Ihre Ehe mit Janki läuft. Es ist nicht rosig, aber schon ok. In wichtigen, sehr wichtigen Dingen setzt Chanele sich durch. Sie hat 3 Kinder. Francois-Schmul. (Schmul ist echt hässlich), Hilda/Hulda und Arthur.
Mimi dagegen hatte eine Totgeburt und ist seitdem unausstehlich. Na, war sie ja schon immer. Aber ihr Pinhas liebt sie sehr. Die ehelichen Pflichten läßt Mimi über sich ergehen.

Golde ist gestorben und Salomon trauert. Er hadert auch ein bisschen mit Gott und ist wunderlich geworden. Aber nicht wunderlich genug ...

Die Stoff- Meiers geben große Abendessen. Mit den Honoratioren der Stadt. Da dies unwissende und bornierte Christen sind, kommt es immer wieder zu schwierigen Momenten.
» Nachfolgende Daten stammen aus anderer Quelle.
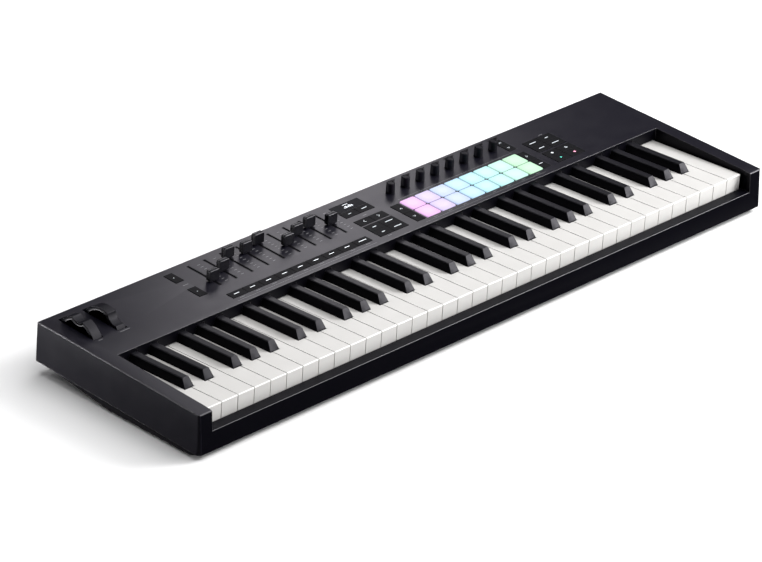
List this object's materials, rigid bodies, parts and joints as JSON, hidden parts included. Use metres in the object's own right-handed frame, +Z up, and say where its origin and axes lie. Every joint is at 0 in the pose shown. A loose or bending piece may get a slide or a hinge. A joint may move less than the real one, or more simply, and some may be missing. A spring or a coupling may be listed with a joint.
{
  "type": "keyboard controller synthesizer",
  "caption": "Low slab keyboard synthesizer: a charcoal case with piano keys along the front, two finger wheels, faders, knobs, lit pads and lit buttons on its panel.",
  "frame": {"origin": "on the surface the instrument stands on, under the middle of the case", "axes": "+X to the player's right along the keys, +Y away from the player, +Z up"},
  "size_m": [0.89, 0.2598, 0.0769],
  "materials": {
    "case": "fine moulded grain",
    "base": "matt",
    "white_key": "satin",
    "black_key": "satin",
    "control": "soft matt",
    "wheel": "soft matt",
    "button": "matt silicone",
    "pad": "translucent silicone, lit from inside",
    "display": "glossy window",
    "board": "solder mask",
    "chassis": "moulded",
    "metal": "plated",
    "screw": "blackened",
    "socket": "matt",
    "foot": "matt",
    "print": "printed ink",
    "light": "lit window"
  },
  "bodies": {
    "case": {"top_case": "case", "bottom_case": "base", "key_frame": "chassis", "key_contact_board": "board", "main_board": "board", "panel_board": "board", "display_module": "chassis", "display_window": "display", "rubber_feet": "foot", "case_screws": "screw", "usb_socket": "metal", "pedal_jacks": "socket", "midi_socket": "socket", "fader_bodies": "metal", "encoder_bodies": "metal", "wheel_housing": "chassis"},
    "keys_c": {"keys_c": "white_key"},
    "keys_c_sharp": {"keys_c_sharp": "black_key"},
    "keys_d": {"keys_d": "white_key"},
    "keys_d_sharp": {"keys_d_sharp": "black_key"},
    "keys_e": {"keys_e": "white_key"},
    "keys_f": {"keys_f": "white_key"},
    "keys_f_sharp": {"keys_f_sharp": "black_key"},
    "keys_g": {"keys_g": "white_key"},
    "keys_g_sharp": {"keys_g_sharp": "black_key"},
    "keys_a": {"keys_a": "white_key"},
    "keys_a_sharp": {"keys_a_sharp": "black_key"},
    "keys_b": {"keys_b": "white_key"},
    "key_top_c": {"key_top_c": "white_key"},
    "pitch_wheel": {"pitch_wheel": "wheel"},
    "mod_wheel": {"mod_wheel": "wheel"},
    "pad_row_front": {"pad_row_front": "pad"},
    "pad_row_back": {"pad_row_back": "pad"},
    "octave_buttons": {"octave_buttons": "button"},
    "fader_buttons": {"fader_buttons": "button"},
    "display_buttons": {"display_buttons": "button"},
    "track_buttons": {"track_buttons": "button"},
    "edit_buttons": {"edit_buttons": "button"},
    "pad_bank_buttons": {"pad_bank_buttons": "button"},
    "scene_buttons": {"scene_buttons": "button"},
    "encoder_bank_buttons": {"encoder_bank_buttons": "button"},
    "function_buttons": {"function_buttons": "button"},
    "transport_buttons": {"transport_buttons": "button"},
    "fader_cap_1": {"fader_cap_1": "control"},
    "fader_cap_2": {"fader_cap_2": "control"},
    "fader_cap_3": {"fader_cap_3": "control"},
    "fader_cap_4": {"fader_cap_4": "control"},
    "fader_cap_5": {"fader_cap_5": "control"},
    "fader_cap_6": {"fader_cap_6": "control"},
    "fader_cap_7": {"fader_cap_7": "control"},
    "fader_cap_8": {"fader_cap_8": "control"},
    "fader_cap_9": {"fader_cap_9": "control"},
    "encoder_knob_1": {"encoder_knob_1": "control"},
    "encoder_knob_2": {"encoder_knob_2": "control"},
    "encoder_knob_3": {"encoder_knob_3": "control"},
    "encoder_knob_4": {"encoder_knob_4": "control"},
    "encoder_knob_5": {"encoder_knob_5": "control"},
    "encoder_knob_6": {"encoder_knob_6": "control"},
    "encoder_knob_7": {"encoder_knob_7": "control"},
    "encoder_knob_8": {"encoder_knob_8": "control"}
  },
  "joints": [
    {"name": "keys_c_press", "type": "hinge", "parent": "case", "child": "keys_c", "pos_m": [0, 0.04968, 0.03988], "axis": [1, 0, 0], "range_deg": [0, 3.4], "stiffness_Nm_per_rad": 0.9, "springref_deg": -28.65},
    {"name": "keys_c_sharp_press", "type": "hinge", "parent": "case", "child": "keys_c_sharp", "pos_m": [0, 0.04968, 0.03988], "axis": [1, 0, 0], "range_deg": [0, 3.4], "stiffness_Nm_per_rad": 0.9, "springref_deg": -28.65},
    {"name": "keys_d_press", "type": "hinge", "parent": "case", "child": "keys_d", "pos_m": [0, 0.04968, 0.03988], "axis": [1, 0, 0], "range_deg": [0, 3.4], "stiffness_Nm_per_rad": 0.9, "springref_deg": -28.65},
    {"name": "keys_d_sharp_press", "type": "hinge", "parent": "case", "child": "keys_d_sharp", "pos_m": [0, 0.04968, 0.03988], "axis": [1, 0, 0], "range_deg": [0, 3.4], "stiffness_Nm_per_rad": 0.9, "springref_deg": -28.65},
    {"name": "keys_e_press", "type": "hinge", "parent": "case", "child": "keys_e", "pos_m": [0, 0.04968, 0.03988], "axis": [1, 0, 0], "range_deg": [0, 3.4], "stiffness_Nm_per_rad": 0.9, "springref_deg": -28.65},
    {"name": "keys_f_press", "type": "hinge", "parent": "case", "child": "keys_f", "pos_m": [0, 0.04968, 0.03988], "axis": [1, 0, 0], "range_deg": [0, 3.4], "stiffness_Nm_per_rad": 0.9, "springref_deg": -28.65},
    {"name": "keys_f_sharp_press", "type": "hinge", "parent": "case", "child": "keys_f_sharp", "pos_m": [0, 0.04968, 0.03988], "axis": [1, 0, 0], "range_deg": [0, 3.4], "stiffness_Nm_per_rad": 0.9, "springref_deg": -28.65},
    {"name": "keys_g_press", "type": "hinge", "parent": "case", "child": "keys_g", "pos_m": [0, 0.04968, 0.03988], "axis": [1, 0, 0], "range_deg": [0, 3.4], "stiffness_Nm_per_rad": 0.9, "springref_deg": -28.65},
    {"name": "keys_g_sharp_press", "type": "hinge", "parent": "case", "child": "keys_g_sharp", "pos_m": [0, 0.04968, 0.03988], "axis": [1, 0, 0], "range_deg": [0, 3.4], "stiffness_Nm_per_rad": 0.9, "springref_deg": -28.65},
    {"name": "keys_a_press", "type": "hinge", "parent": "case", "child": "keys_a", "pos_m": [0, 0.04968, 0.03988], "axis": [1, 0, 0], "range_deg": [0, 3.4], "stiffness_Nm_per_rad": 0.9, "springref_deg": -28.65},
    {"name": "keys_a_sharp_press", "type": "hinge", "parent": "case", "child": "keys_a_sharp", "pos_m": [0, 0.04968, 0.03988], "axis": [1, 0, 0], "range_deg": [0, 3.4], "stiffness_Nm_per_rad": 0.9, "springref_deg": -28.65},
    {"name": "keys_b_press", "type": "hinge", "parent": "case", "child": "keys_b", "pos_m": [0, 0.04968, 0.03988], "axis": [1, 0, 0], "range_deg": [0, 3.4], "stiffness_Nm_per_rad": 0.9, "springref_deg": -28.65},
    {"name": "key_top_c_press", "type": "hinge", "parent": "case", "child": "key_top_c", "pos_m": [0, 0.04968, 0.03988], "axis": [1, 0, 0], "range_deg": [0, 3.4], "stiffness_Nm_per_rad": 0.18, "springref_deg": -28.65},
    {"name": "pitch_bend", "type": "hinge", "parent": "case", "child": "pitch_wheel", "pos_m": [-0.4174, 0.08751, 0.04544], "axis": [-1, 0, 0], "range_deg": [-35, 35], "stiffness_Nm_per_rad": 0.06},
    {"name": "modulation_turn", "type": "hinge", "parent": "case", "child": "mod_wheel", "pos_m": [-0.3835, 0.08751, 0.04544], "axis": [-1, 0, 0], "range_deg": [0, 70]},
    {"name": "pad_row_front_press", "type": "slide", "parent": "case", "child": "pad_row_front", "axis": [0, 0.0332, -0.9995], "range_m": [0, 0.0008], "stiffness_N_per_m": 4000, "springref_m": -0.0005},
    {"name": "pad_row_back_press", "type": "slide", "parent": "case", "child": "pad_row_back", "axis": [0, 0.0332, -0.9995], "range_m": [0, 0.0008], "stiffness_N_per_m": 4000, "springref_m": -0.0005},
    {"name": "octave_buttons_press", "type": "slide", "parent": "case", "child": "octave_buttons", "axis": [0, 0.0332, -0.9995], "range_m": [0, 0.0006], "stiffness_N_per_m": 800, "springref_m": -0.0006},
    {"name": "fader_buttons_press", "type": "slide", "parent": "case", "child": "fader_buttons", "axis": [0, 0.0332, -0.9995], "range_m": [0, 0.0006], "stiffness_N_per_m": 800, "springref_m": -0.0006},
    {"name": "display_buttons_press", "type": "slide", "parent": "case", "child": "display_buttons", "axis": [0, 0.0332, -0.9995], "range_m": [0, 0.0006], "stiffness_N_per_m": 800, "springref_m": -0.0006},
    {"name": "track_buttons_press", "type": "slide", "parent": "case", "child": "track_buttons", "axis": [0, 0.0332, -0.9995], "range_m": [0, 0.0006], "stiffness_N_per_m": 800, "springref_m": -0.0006},
    {"name": "edit_buttons_press", "type": "slide", "parent": "case", "child": "edit_buttons", "axis": [0, 0.0332, -0.9995], "range_m": [0, 0.0006], "stiffness_N_per_m": 800, "springref_m": -0.0006},
    {"name": "pad_bank_buttons_press", "type": "slide", "parent": "case", "child": "pad_bank_buttons", "axis": [0, 0.0332, -0.9995], "range_m": [0, 0.0006], "stiffness_N_per_m": 800, "springref_m": -0.0006},
    {"name": "scene_buttons_press", "type": "slide", "parent": "case", "child": "scene_buttons", "axis": [0, 0.0332, -0.9995], "range_m": [0, 0.0006], "stiffness_N_per_m": 800, "springref_m": -0.0006},
    {"name": "encoder_bank_buttons_press", "type": "slide", "parent": "case", "child": "encoder_bank_buttons", "axis": [0, 0.0332, -0.9995], "range_m": [0, 0.0006], "stiffness_N_per_m": 800, "springref_m": -0.0006},
    {"name": "function_buttons_press", "type": "slide", "parent": "case", "child": "function_buttons", "axis": [0, 0.0332, -0.9995], "range_m": [0, 0.0006], "stiffness_N_per_m": 800, "springref_m": -0.0006},
    {"name": "transport_buttons_press", "type": "slide", "parent": "case", "child": "transport_buttons", "axis": [0, 0.0332, -0.9995], "range_m": [0, 0.0006], "stiffness_N_per_m": 800, "springref_m": -0.0006},
    {"name": "fader_cap_1_slide", "type": "slide", "parent": "case", "child": "fader_cap_1", "axis": [0, 0.9995, 0.0332], "range_m": [-0.0085, 0.0365]},
    {"name": "fader_cap_2_slide", "type": "slide", "parent": "case", "child": "fader_cap_2", "axis": [0, 0.9995, 0.0332], "range_m": [-0.0185, 0.0265]},
    {"name": "fader_cap_3_slide", "type": "slide", "parent": "case", "child": "fader_cap_3", "axis": [0, 0.9995, 0.0332], "range_m": [-0.0365, 0.0085]},
    {"name": "fader_cap_4_slide", "type": "slide", "parent": "case", "child": "fader_cap_4", "axis": [0, 0.9995, 0.0332], "range_m": [-0.033, 0.012]},
    {"name": "fader_cap_5_slide", "type": "slide", "parent": "case", "child": "fader_cap_5", "axis": [0, 0.9995, 0.0332], "range_m": [-0.0395, 0.0055]},
    {"name": "fader_cap_6_slide", "type": "slide", "parent": "case", "child": "fader_cap_6", "axis": [0, 0.9995, 0.0332], "range_m": [-0.0165, 0.0285]},
    {"name": "fader_cap_7_slide", "type": "slide", "parent": "case", "child": "fader_cap_7", "axis": [0, 0.9995, 0.0332], "range_m": [-0.027, 0.018]},
    {"name": "fader_cap_8_slide", "type": "slide", "parent": "case", "child": "fader_cap_8", "axis": [0, 0.9995, 0.0332], "range_m": [-0.032, 0.013]},
    {"name": "fader_cap_9_slide", "type": "slide", "parent": "case", "child": "fader_cap_9", "axis": [0, 0.9995, 0.0332], "range_m": [-0.0215, 0.0235]},
    {"name": "encoder_knob_1_turn", "type": "hinge", "parent": "case", "child": "encoder_knob_1", "pos_m": [0.0622, 0.10165, 0.06262], "axis": [0, -0.0332, 0.9995], "continuous": true},
    {"name": "encoder_knob_2_turn", "type": "hinge", "parent": "case", "child": "encoder_knob_2", "pos_m": [0.0862, 0.10165, 0.06262], "axis": [0, -0.0332, 0.9995], "continuous": true},
    {"name": "encoder_knob_3_turn", "type": "hinge", "parent": "case", "child": "encoder_knob_3", "pos_m": [0.1102, 0.10165, 0.06262], "axis": [0, -0.0332, 0.9995], "continuous": true},
    {"name": "encoder_knob_4_turn", "type": "hinge", "parent": "case", "child": "encoder_knob_4", "pos_m": [0.1342, 0.10165, 0.06262], "axis": [0, -0.0332, 0.9995], "continuous": true},
    {"name": "encoder_knob_5_turn", "type": "hinge", "parent": "case", "child": "encoder_knob_5", "pos_m": [0.1582, 0.10165, 0.06262], "axis": [0, -0.0332, 0.9995], "continuous": true},
    {"name": "encoder_knob_6_turn", "type": "hinge", "parent": "case", "child": "encoder_knob_6", "pos_m": [0.1822, 0.10165, 0.06262], "axis": [0, -0.0332, 0.9995], "continuous": true},
    {"name": "encoder_knob_7_turn", "type": "hinge", "parent": "case", "child": "encoder_knob_7", "pos_m": [0.2062, 0.10165, 0.06262], "axis": [0, -0.0332, 0.9995], "continuous": true},
    {"name": "encoder_knob_8_turn", "type": "hinge", "parent": "case", "child": "encoder_knob_8", "pos_m": [0.2302, 0.10165, 0.06262], "axis": [0, -0.0332, 0.9995], "continuous": true}
  ]
}
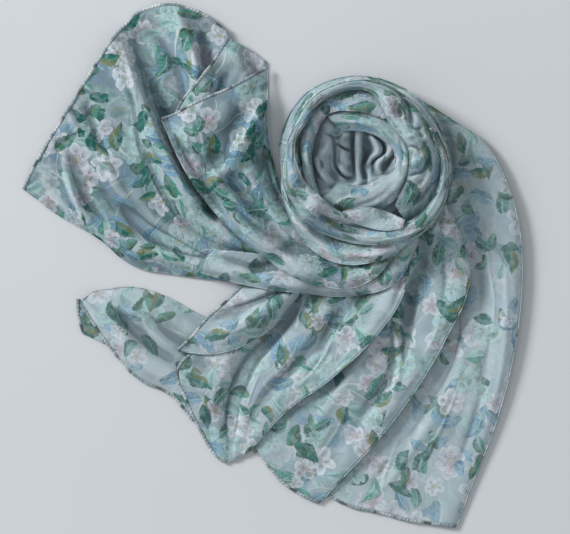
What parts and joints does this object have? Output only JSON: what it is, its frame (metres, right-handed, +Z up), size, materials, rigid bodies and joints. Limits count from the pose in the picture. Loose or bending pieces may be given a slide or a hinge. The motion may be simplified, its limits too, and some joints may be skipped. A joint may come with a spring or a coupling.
{
  "type": "chiffon scarf",
  "caption": "Printed chiffon scarf lying on a surface, wound into a rosette with its ends spread out in soft folds. It is worn round the neck or shoulders.",
  "frame": {"origin": "bottom centre of the scarf's bounding box, on the surface that it lies on", "axes": "+Z up from the surface, +Y towards the far side, where the coil and the loop of the left end are, +X to the right, where the long side sweeps round"},
  "size_m": [0.4993, 0.5262, 0.0594],
  "materials": {
    "printed_chiffon": "sheer matte chiffon, grey blue-green with a blossom and leaf print",
    "rolled_hem": "narrow rolled hem, whipped in dark and pale thread",
    "chiffon_inside": "sheer matte chiffon, plain grey, in the folds inside the coil"
  },
  "bodies": {
    "root": {"right_panel": "printed_chiffon", "right_panel_hem": "rolled_hem", "right_overfold": "printed_chiffon", "right_overfold_hem": "rolled_hem", "corner_underlay": "printed_chiffon", "corner_underlay_hem": "rolled_hem", "corner_panel": "printed_chiffon", "corner_panel_hem": "rolled_hem", "middle_fan": "printed_chiffon", "middle_fan_hem": "rolled_hem", "upper_flap": "printed_chiffon", "upper_flap_hem": "rolled_hem", "left_panel": "printed_chiffon", "left_panel_hem": "rolled_hem", "turned_corner": "printed_chiffon", "turned_corner_hem": "rolled_hem", "lower_band": "printed_chiffon", "left_flap": "printed_chiffon", "left_flap_hem": "rolled_hem", "coil_hidden_layers": "chiffon_inside", "coil_core": "chiffon_inside", "coil_core_ring": "printed_chiffon", "coil_outer_turn": "printed_chiffon", "coil_left_turn": "printed_chiffon", "coil_right_turn": "printed_chiffon", "coil_low_band": "printed_chiffon", "coil_near_band": "printed_chiffon", "coil_leaf_fold": "printed_chiffon"}
  },
  "joints": []
}
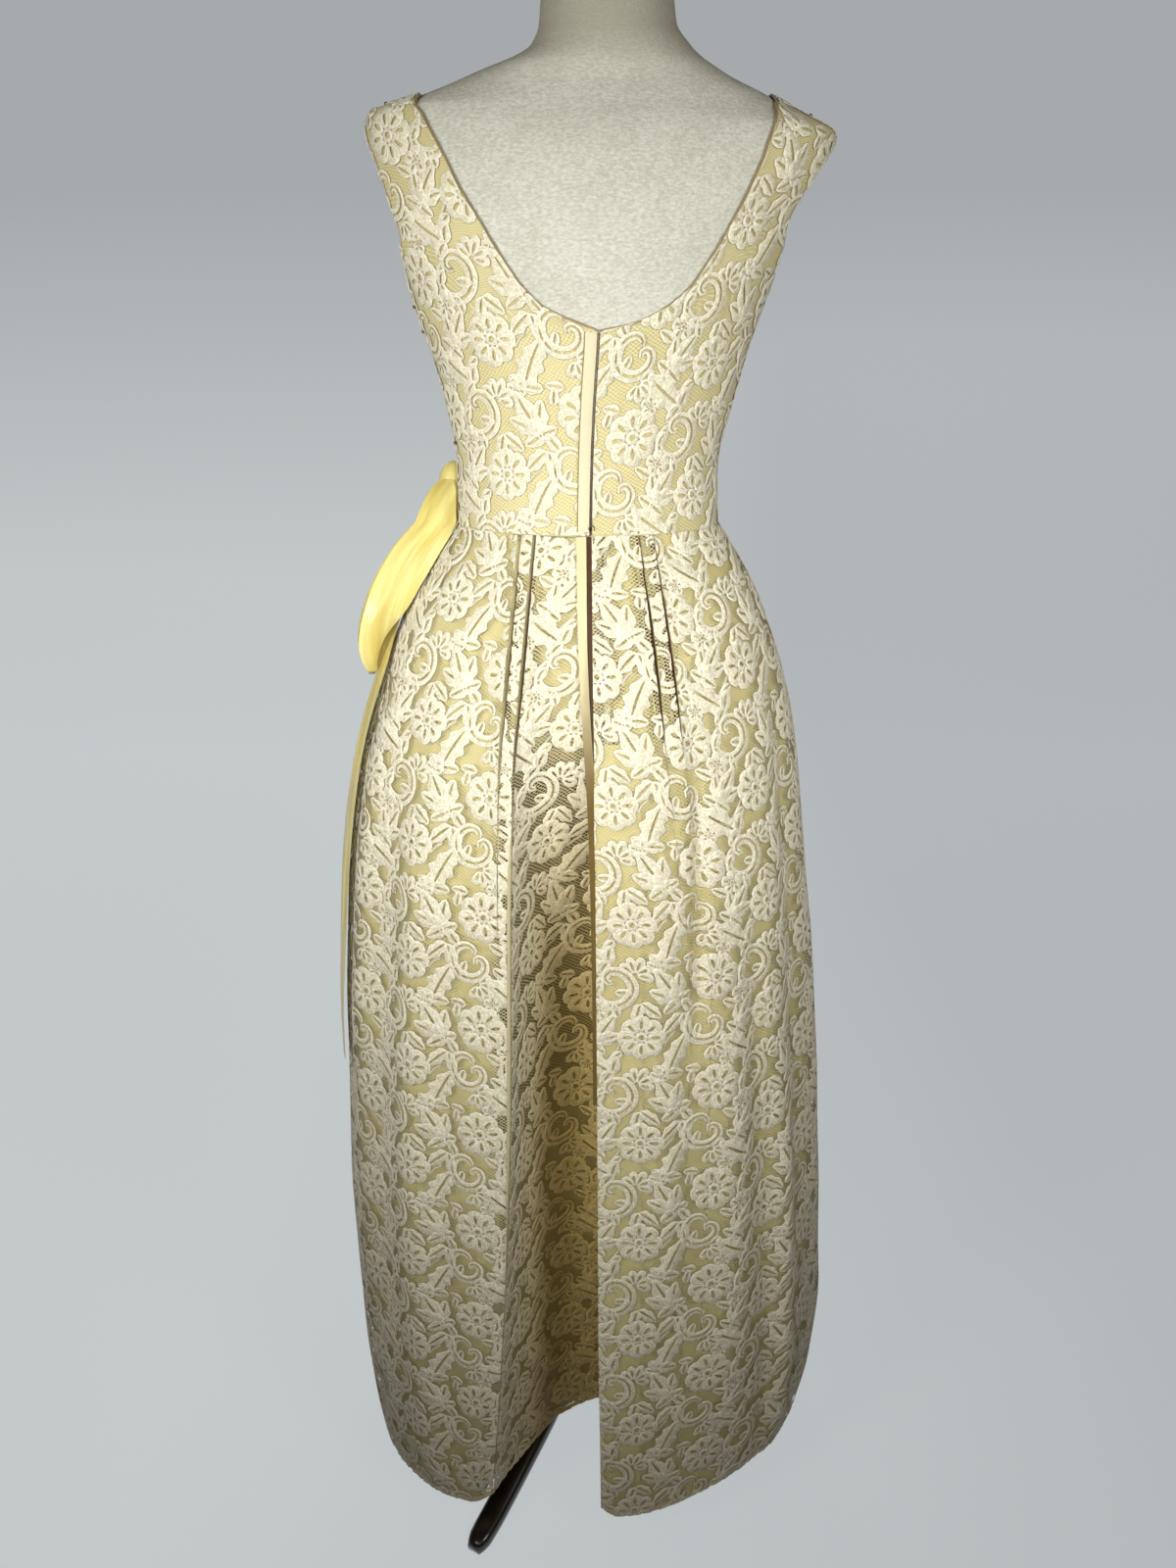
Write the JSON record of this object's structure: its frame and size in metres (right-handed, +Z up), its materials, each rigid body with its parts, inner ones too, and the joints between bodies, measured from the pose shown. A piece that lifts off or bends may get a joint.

Die Männer diskutieren über das Gesetz, dass man Tiere nicht mehr schächten darf. Das betrifft natürlich nur die Juden. Die Muslime sind derzeit nicht in der Schweiz ansässig. Jedenfalls nicht in einer Zahl, die ins Gewicht fiele.

Schmul-Francois ist ein Schlingel. Was er wohl in der heutigen Zeit wäre? Forscher, Politiker -sehen, was sich machen lässt?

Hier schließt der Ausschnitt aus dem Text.